## Dataset extract
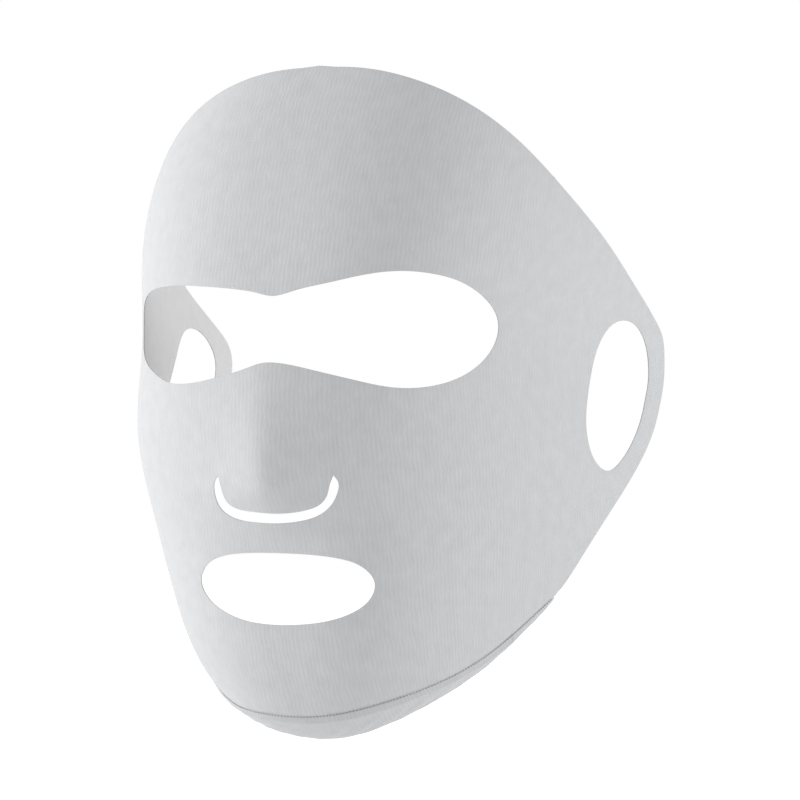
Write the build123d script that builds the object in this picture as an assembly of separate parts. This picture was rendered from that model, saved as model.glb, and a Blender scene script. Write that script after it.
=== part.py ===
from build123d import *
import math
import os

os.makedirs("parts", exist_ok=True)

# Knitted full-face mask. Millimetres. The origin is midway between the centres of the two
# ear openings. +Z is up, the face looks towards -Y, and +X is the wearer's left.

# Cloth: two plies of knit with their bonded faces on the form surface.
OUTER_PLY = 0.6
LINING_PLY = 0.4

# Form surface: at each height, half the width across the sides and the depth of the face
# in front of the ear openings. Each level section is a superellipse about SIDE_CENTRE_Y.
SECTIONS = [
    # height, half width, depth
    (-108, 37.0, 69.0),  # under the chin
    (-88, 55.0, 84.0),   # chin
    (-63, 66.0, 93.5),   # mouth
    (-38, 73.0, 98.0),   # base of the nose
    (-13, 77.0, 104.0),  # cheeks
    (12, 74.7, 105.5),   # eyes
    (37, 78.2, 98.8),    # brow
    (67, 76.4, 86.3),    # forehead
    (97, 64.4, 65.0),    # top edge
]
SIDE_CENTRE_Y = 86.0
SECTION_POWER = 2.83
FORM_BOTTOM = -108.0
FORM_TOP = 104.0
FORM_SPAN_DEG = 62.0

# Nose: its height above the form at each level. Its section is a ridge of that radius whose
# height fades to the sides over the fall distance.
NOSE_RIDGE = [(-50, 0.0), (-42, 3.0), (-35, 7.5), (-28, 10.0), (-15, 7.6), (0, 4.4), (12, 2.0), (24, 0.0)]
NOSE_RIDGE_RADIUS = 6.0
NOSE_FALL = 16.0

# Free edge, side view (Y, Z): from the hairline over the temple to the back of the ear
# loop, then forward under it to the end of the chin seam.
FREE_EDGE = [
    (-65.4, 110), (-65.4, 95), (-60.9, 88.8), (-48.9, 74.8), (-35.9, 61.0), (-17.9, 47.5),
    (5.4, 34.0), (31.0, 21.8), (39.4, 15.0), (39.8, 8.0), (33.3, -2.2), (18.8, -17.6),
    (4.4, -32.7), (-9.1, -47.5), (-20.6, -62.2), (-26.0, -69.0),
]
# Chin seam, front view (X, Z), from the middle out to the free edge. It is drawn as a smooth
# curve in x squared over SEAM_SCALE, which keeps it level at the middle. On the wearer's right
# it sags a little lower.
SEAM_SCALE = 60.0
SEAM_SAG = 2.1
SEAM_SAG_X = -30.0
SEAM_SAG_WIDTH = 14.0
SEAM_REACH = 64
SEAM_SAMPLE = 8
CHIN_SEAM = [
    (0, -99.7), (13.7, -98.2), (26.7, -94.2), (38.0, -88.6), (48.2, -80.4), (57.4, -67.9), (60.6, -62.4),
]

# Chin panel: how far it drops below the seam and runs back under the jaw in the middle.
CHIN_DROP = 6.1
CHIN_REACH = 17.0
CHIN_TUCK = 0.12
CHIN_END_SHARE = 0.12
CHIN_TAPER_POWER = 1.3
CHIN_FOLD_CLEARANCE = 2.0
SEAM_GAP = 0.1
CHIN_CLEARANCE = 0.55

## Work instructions
All of the data needs to be printed once more, exactly.

## Result for this exercise
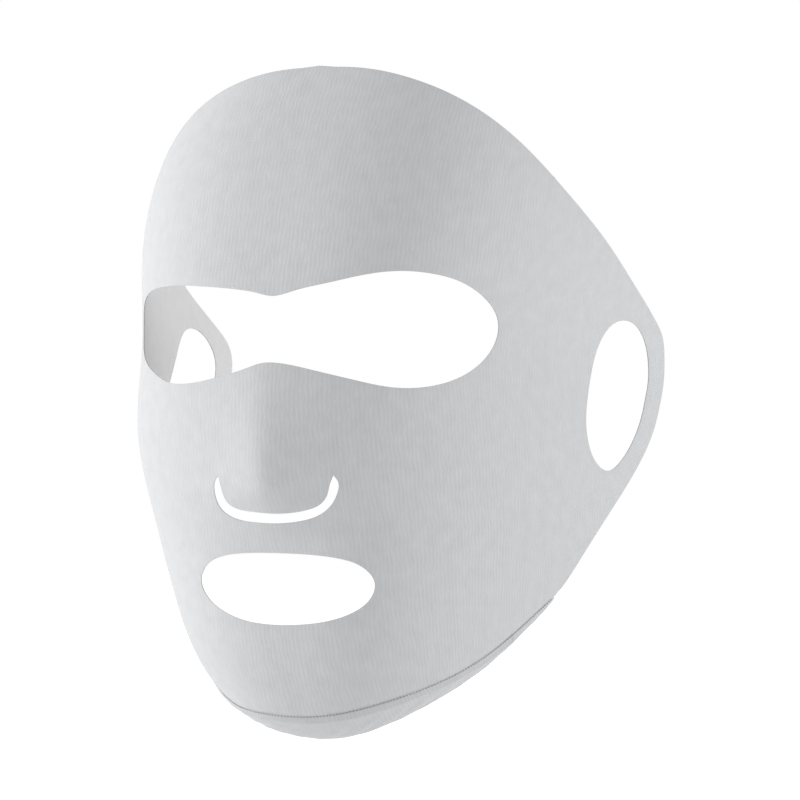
Write the build123d script that builds the object in this picture as an assembly of separate parts. This picture was rendered from that model, saved as model.glb, and a Blender scene script. Write that script after it.
=== part.py ===
from build123d import *
import math
import os

os.makedirs("parts", exist_ok=True)

# Knitted full-face mask. Millimetres. The origin is midway between the centres of the two
# ear openings. +Z is up, the face looks towards -Y, and +X is the wearer's left.

# Cloth: two plies of knit with their bonded faces on the form surface.
OUTER_PLY = 0.6
LINING_PLY = 0.4

# Form surface: at each height, half the width across the sides and the depth of the face
# in front of the ear openings. Each level section is a superellipse about SIDE_CENTRE_Y.
SECTIONS = [
    # height, half width, depth
    (-108, 37.0, 69.0),  # under the chin
    (-88, 55.0, 84.0),   # chin
    (-63, 66.0, 93.5),   # mouth
    (-38, 73.0, 98.0),   # base of the nose
    (-13, 77.0, 104.0),  # cheeks
    (12, 74.7, 105.5),   # eyes
    (37, 78.2, 98.8),    # brow
    (67, 76.4, 86.3),    # forehead
    (97, 64.4, 65.0),    # top edge
]
SIDE_CENTRE_Y = 86.0
SECTION_POWER = 2.83
FORM_BOTTOM = -108.0
FORM_TOP = 104.0
FORM_SPAN_DEG = 62.0

# Nose: its height above the form at each level. Its section is a ridge of that radius whose
# height fades to the sides over the fall distance.
NOSE_RIDGE = [(-50, 0.0), (-42, 3.0), (-35, 7.5), (-28, 10.0), (-15, 7.6), (0, 4.4), (12, 2.0), (24, 0.0)]
NOSE_RIDGE_RADIUS = 6.0
NOSE_FALL = 16.0

# Free edge, side view (Y, Z): from the hairline over the temple to the back of the ear
# loop, then forward under it to the end of the chin seam.
FREE_EDGE = [
    (-65.4, 110), (-65.4, 95), (-60.9, 88.8), (-48.9, 74.8), (-35.9, 61.0), (-17.9, 47.5),
    (5.4, 34.0), (31.0, 21.8), (39.4, 15.0), (39.8, 8.0), (33.3, -2.2), (18.8, -17.6),
    (4.4, -32.7), (-9.1, -47.5), (-20.6, -62.2), (-26.0, -69.0),
]
# Chin seam, front view (X, Z), from the middle out to the free edge. It is drawn as a smooth
# curve in x squared over SEAM_SCALE, which keeps it level at the middle. On the wearer's right
# it sags a little lower.
SEAM_SCALE = 60.0
SEAM_SAG = 2.1
SEAM_SAG_X = -30.0
SEAM_SAG_WIDTH = 14.0
SEAM_REACH = 64
SEAM_SAMPLE = 8
CHIN_SEAM = [
    (0, -99.7), (13.7, -98.2), (26.7, -94.2), (38.0, -88.6), (48.2, -80.4), (57.4, -67.9), (60.6, -62.4),
]

# Chin panel: how far it drops below the seam and runs back under the jaw in the middle.
CHIN_DROP = 6.1
CHIN_REACH = 17.0
CHIN_TUCK = 0.12
CHIN_END_SHARE = 0.12
CHIN_TAPER_POWER = 1.3
CHIN_FOLD_CLEARANCE = 2.0
SEAM_GAP = 0.1
CHIN_CLEARANCE = 0.55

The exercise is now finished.